Año nuevo, tarea vieja
La Telaraña en El Mundo.
De repente, lo viejo se renueva y nos parece nuevo, tal vez
flamante. Doce campanadas de uvas sin apenas respirar (y Cristina Pedroche, que recibe el año en bañador por todos nosotros)
nos conducen a una especie de alarido general repleto de saltos y abrazos, de
mensajes de WhatsApp y de alguna que otra llamada telefónica. Hay que mirar al
cielo de vez en cuando. Hay que mirar alrededor, también. La catástrofe ha
sucedido en Estambul; y no, no todos los muertos son iguales; los de París, los
de Niza, los de Madrid, Londres, Berlín o Nueva York parecen valer mucho más.
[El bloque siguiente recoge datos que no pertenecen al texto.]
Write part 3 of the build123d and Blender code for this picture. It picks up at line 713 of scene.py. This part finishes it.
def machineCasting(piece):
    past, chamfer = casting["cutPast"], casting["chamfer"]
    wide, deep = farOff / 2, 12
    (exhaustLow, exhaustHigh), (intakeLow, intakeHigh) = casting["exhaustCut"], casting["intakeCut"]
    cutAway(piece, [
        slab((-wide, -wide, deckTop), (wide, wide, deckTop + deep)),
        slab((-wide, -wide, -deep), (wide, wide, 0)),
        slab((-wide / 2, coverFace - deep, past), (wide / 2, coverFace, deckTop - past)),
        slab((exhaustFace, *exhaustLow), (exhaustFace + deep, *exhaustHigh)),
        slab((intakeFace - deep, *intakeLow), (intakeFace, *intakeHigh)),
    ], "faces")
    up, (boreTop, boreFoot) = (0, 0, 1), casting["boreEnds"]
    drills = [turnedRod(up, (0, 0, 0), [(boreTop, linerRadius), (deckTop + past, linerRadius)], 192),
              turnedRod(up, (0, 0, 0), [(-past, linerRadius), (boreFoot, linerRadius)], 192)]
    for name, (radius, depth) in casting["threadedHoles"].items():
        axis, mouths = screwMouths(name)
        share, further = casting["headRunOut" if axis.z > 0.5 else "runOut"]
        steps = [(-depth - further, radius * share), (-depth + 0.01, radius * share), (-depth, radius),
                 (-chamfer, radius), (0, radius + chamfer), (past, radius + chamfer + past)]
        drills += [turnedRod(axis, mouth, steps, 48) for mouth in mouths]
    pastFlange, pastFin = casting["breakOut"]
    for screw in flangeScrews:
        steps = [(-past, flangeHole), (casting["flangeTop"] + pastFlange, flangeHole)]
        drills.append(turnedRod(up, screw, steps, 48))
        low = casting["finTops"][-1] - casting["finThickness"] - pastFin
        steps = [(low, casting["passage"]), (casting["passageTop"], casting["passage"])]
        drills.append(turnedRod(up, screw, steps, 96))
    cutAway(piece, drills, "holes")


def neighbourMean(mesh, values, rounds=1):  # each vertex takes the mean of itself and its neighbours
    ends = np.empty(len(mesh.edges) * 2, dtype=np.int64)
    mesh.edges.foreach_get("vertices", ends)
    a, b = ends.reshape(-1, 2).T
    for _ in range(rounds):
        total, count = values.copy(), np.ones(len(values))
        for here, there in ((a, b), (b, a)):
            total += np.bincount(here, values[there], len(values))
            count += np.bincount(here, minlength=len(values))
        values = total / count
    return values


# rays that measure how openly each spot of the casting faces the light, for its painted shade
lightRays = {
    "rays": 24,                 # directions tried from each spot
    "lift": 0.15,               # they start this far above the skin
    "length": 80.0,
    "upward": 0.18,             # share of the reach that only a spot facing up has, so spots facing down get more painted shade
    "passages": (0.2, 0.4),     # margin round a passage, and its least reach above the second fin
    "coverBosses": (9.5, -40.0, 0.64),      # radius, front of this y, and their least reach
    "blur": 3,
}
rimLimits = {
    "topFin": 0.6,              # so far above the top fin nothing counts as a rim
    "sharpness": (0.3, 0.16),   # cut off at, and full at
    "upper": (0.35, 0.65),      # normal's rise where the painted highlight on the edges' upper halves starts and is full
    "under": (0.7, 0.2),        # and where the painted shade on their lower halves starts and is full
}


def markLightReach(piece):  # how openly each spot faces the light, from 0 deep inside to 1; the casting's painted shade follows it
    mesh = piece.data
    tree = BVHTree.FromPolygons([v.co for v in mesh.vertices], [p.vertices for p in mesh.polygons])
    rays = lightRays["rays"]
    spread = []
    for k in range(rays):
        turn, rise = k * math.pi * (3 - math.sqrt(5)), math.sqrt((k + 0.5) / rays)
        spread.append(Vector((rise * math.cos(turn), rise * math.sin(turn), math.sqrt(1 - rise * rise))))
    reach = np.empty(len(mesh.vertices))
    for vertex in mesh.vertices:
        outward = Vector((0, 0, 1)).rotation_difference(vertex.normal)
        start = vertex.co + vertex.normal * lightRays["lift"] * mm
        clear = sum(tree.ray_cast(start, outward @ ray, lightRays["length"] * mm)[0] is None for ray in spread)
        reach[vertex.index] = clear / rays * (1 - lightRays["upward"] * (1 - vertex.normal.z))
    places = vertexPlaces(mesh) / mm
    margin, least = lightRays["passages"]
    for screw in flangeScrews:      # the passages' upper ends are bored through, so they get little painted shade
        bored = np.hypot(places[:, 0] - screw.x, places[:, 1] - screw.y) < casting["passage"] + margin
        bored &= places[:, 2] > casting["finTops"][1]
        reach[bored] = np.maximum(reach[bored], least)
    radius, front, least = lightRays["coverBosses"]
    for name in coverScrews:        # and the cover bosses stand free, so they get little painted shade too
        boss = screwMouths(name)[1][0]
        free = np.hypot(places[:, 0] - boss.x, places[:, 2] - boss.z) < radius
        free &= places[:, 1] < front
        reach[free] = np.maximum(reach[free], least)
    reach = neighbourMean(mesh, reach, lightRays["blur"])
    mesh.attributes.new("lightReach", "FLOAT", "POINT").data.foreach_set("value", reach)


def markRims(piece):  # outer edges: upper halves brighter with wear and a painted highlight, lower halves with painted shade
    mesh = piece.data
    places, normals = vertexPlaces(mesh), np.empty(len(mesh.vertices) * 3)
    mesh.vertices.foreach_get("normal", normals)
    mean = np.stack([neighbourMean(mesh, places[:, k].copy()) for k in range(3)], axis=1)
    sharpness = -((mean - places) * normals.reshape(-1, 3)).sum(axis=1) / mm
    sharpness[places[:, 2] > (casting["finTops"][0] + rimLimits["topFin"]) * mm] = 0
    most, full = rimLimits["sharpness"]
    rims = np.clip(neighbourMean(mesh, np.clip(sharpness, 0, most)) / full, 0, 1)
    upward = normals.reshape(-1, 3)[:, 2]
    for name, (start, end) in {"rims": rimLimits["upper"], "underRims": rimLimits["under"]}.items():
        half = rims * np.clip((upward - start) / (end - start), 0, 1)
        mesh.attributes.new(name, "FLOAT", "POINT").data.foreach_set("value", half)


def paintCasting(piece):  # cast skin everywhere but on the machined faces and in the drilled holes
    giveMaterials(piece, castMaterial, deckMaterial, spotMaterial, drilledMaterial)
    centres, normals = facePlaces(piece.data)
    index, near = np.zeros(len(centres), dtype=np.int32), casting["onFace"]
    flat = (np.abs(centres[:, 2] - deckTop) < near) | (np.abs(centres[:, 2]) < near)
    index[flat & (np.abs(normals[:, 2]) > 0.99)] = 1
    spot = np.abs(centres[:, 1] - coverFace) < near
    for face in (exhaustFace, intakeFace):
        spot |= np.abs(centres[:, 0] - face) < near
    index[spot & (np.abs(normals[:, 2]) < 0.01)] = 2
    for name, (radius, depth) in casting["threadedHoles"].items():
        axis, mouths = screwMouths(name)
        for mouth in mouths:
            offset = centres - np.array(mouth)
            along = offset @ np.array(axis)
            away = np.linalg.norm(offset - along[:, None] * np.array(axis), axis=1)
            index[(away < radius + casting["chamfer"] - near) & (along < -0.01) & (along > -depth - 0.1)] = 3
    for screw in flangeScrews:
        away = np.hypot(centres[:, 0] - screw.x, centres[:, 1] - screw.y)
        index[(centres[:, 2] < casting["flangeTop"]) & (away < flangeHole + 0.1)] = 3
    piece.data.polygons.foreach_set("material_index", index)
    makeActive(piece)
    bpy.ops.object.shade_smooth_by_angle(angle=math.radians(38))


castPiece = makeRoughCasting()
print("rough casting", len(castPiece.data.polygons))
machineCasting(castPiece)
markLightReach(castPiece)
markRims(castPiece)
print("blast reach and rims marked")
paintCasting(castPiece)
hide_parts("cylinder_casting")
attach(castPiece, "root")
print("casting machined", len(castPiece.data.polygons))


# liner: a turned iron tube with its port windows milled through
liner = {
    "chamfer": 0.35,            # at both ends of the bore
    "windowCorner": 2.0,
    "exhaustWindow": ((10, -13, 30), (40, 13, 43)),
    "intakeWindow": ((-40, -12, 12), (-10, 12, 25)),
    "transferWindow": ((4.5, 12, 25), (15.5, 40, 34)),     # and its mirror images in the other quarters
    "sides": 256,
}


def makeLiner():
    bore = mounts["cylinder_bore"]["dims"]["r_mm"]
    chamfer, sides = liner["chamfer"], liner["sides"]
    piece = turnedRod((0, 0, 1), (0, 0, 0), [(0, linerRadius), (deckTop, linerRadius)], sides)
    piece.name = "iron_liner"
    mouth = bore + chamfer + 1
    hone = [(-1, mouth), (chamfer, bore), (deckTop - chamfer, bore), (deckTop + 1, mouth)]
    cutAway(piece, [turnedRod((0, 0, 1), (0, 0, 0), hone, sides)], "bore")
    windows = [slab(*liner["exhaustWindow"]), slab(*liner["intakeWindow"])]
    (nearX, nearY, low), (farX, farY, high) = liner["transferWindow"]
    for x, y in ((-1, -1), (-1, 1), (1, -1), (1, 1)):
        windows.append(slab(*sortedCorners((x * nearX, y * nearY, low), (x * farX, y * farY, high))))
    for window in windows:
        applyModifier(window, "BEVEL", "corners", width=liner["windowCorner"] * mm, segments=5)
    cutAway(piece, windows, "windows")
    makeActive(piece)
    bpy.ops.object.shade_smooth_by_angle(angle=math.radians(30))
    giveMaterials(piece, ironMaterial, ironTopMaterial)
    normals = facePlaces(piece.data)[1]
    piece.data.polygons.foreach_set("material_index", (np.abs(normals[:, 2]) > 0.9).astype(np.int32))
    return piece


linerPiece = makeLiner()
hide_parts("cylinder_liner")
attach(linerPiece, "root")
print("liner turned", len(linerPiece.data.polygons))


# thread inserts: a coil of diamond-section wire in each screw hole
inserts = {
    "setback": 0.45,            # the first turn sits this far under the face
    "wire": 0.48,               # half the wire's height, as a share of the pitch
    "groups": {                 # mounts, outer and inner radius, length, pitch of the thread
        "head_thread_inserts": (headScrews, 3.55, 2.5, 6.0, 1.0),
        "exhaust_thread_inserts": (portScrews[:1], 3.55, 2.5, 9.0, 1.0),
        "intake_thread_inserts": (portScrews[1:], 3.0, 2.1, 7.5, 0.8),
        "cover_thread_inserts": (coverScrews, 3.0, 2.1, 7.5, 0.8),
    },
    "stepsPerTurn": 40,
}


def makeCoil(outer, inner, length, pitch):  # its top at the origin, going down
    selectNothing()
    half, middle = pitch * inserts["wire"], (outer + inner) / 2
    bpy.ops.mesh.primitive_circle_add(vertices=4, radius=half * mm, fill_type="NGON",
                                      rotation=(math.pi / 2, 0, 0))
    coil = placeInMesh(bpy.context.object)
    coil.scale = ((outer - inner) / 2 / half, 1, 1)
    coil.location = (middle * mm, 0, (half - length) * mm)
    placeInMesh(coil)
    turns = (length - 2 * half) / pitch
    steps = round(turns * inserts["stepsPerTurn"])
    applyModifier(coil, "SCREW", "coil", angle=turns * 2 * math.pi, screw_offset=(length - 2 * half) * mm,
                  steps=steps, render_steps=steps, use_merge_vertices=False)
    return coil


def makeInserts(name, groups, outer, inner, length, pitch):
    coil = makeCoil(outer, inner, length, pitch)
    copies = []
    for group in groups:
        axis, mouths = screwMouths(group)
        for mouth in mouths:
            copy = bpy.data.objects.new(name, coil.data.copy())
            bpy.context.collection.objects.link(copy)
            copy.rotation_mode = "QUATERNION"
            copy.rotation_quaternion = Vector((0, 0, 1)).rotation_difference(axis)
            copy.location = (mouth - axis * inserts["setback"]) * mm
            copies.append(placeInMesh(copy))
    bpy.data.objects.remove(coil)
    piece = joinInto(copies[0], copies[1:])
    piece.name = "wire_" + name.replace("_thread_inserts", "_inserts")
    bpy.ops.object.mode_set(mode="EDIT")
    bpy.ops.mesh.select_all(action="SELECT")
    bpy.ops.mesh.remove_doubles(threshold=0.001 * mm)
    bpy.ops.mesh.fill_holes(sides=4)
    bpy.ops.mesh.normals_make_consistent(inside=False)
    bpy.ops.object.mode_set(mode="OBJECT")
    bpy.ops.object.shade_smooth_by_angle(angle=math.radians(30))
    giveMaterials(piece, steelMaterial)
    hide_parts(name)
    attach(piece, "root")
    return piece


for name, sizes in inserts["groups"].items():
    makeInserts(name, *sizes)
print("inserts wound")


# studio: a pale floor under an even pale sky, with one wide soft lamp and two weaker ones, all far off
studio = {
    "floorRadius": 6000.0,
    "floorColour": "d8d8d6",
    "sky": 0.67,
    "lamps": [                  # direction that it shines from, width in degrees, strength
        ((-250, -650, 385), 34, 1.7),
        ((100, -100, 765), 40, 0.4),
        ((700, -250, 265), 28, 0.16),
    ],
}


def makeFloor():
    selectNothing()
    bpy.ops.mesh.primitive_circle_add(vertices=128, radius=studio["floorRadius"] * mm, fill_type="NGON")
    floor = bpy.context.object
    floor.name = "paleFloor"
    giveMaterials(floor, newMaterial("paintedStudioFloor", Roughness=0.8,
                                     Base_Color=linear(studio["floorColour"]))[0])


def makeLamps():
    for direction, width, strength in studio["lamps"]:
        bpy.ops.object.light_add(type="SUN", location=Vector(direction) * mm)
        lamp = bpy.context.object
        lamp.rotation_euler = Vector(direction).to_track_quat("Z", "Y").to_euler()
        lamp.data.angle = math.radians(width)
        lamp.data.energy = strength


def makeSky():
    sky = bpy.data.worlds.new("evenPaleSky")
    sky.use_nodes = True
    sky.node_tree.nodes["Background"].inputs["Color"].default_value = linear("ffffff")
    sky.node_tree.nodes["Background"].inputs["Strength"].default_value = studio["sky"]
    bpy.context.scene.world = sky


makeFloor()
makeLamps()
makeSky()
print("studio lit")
Esta última frase me duele, pero no encuentro demasiados hologramas sobre el
dolor en los muros de Facebook o en las trincheras de Twitter. Yo soy el Club
Reina de Estambul como antes fui Bataclan. Yo soy todas las masacres.
Pero eso no es verdad. O no lo es del todo. Huyo con la
muchedumbre y no me distingo de ella un ápice. Huimos de la pesadilla del fuego
cruzado y los daños colaterales. Nos persiguen, deslumbrantes y cegadoras, las
transparencias del traje del año pasado de Pedroche, mucho mejor que el de este
año. Nos persigue, también, el recuerdo del peligroso cántico de las seductoras
sirenas que tentaron a Ulises o que aterrorizaron
a Cristóbal Colón: esas monstruosas
o terribles beldades ya no cantan o, si lo hacen, tanto da, porque no las
oímos. La cera ha cuajado en nuestros tímpanos y se ha convertido en lava. La
inercia se ha adueñado de nuestras vidas y no hacemos sino huir del remolino
donde nacen todas las tormentas, donde fermenta el poso ácido del tiempo, donde
bulle el lodo primordial del que provenimos y al que acabaremos regresando.
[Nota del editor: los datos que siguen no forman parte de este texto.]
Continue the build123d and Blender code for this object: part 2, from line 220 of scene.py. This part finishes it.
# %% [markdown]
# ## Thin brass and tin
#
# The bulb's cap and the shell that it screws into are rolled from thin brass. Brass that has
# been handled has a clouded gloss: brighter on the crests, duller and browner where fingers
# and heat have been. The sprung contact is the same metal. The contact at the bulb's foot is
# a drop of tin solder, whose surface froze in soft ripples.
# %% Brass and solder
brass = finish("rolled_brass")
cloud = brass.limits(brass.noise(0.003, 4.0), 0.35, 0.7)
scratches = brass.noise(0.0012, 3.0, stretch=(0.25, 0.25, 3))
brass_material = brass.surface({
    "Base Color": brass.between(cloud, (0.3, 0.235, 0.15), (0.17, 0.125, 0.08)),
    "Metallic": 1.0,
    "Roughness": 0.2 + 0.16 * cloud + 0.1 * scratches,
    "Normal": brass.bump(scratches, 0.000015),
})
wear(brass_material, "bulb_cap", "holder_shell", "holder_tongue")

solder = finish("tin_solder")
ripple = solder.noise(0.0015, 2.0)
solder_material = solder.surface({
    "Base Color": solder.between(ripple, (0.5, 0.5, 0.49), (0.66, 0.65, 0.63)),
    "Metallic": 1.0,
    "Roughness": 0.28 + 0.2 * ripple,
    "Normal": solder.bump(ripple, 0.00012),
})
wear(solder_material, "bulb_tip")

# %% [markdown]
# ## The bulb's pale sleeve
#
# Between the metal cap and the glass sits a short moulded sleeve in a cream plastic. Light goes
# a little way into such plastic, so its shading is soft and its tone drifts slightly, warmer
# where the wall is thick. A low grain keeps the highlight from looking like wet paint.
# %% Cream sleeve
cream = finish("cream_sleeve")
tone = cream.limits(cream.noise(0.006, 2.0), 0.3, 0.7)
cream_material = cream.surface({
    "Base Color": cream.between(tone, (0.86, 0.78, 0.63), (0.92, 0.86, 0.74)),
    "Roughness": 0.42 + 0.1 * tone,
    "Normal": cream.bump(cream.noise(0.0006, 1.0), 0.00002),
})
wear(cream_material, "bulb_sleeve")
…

El ciclo renovador dura un año. La tierra da la vuelta
entera al sol y renace. El viaje circular y, a la vez, elíptico nos purifica,
porque volver a empezar (cuando ya no somos los mismos que éramos) no deja de
tener su gracia, su encanto, su deriva metafísica. Cada año se nos ofrece la
oportunidad de reintentar llevar a buen puerto todo aquello que nos propusimos
alguna vez y que, ante la falta de éxito, seguimos proponiéndonos como si
fuéramos inasequibles al desaliento. Tal vez lo seamos y no haya nada mejor que
fracasar una y mil veces para acabar sonriendo a solas: es decir, con los
nuestros, con los más nuestros de entre los nuestros. Con la muchedumbre anónima
que huye, atropelladamente, del terror y que no deja, pese a todo, tras el
ritual de las campanadas, las uvas y las lentejuelas, de encomendarse (acaso
ingenuamente) a un mundo mejor, más culto y libre donde no haya lugar para el
fanatismo o la violencia. Año nuevo, tarea viejísima.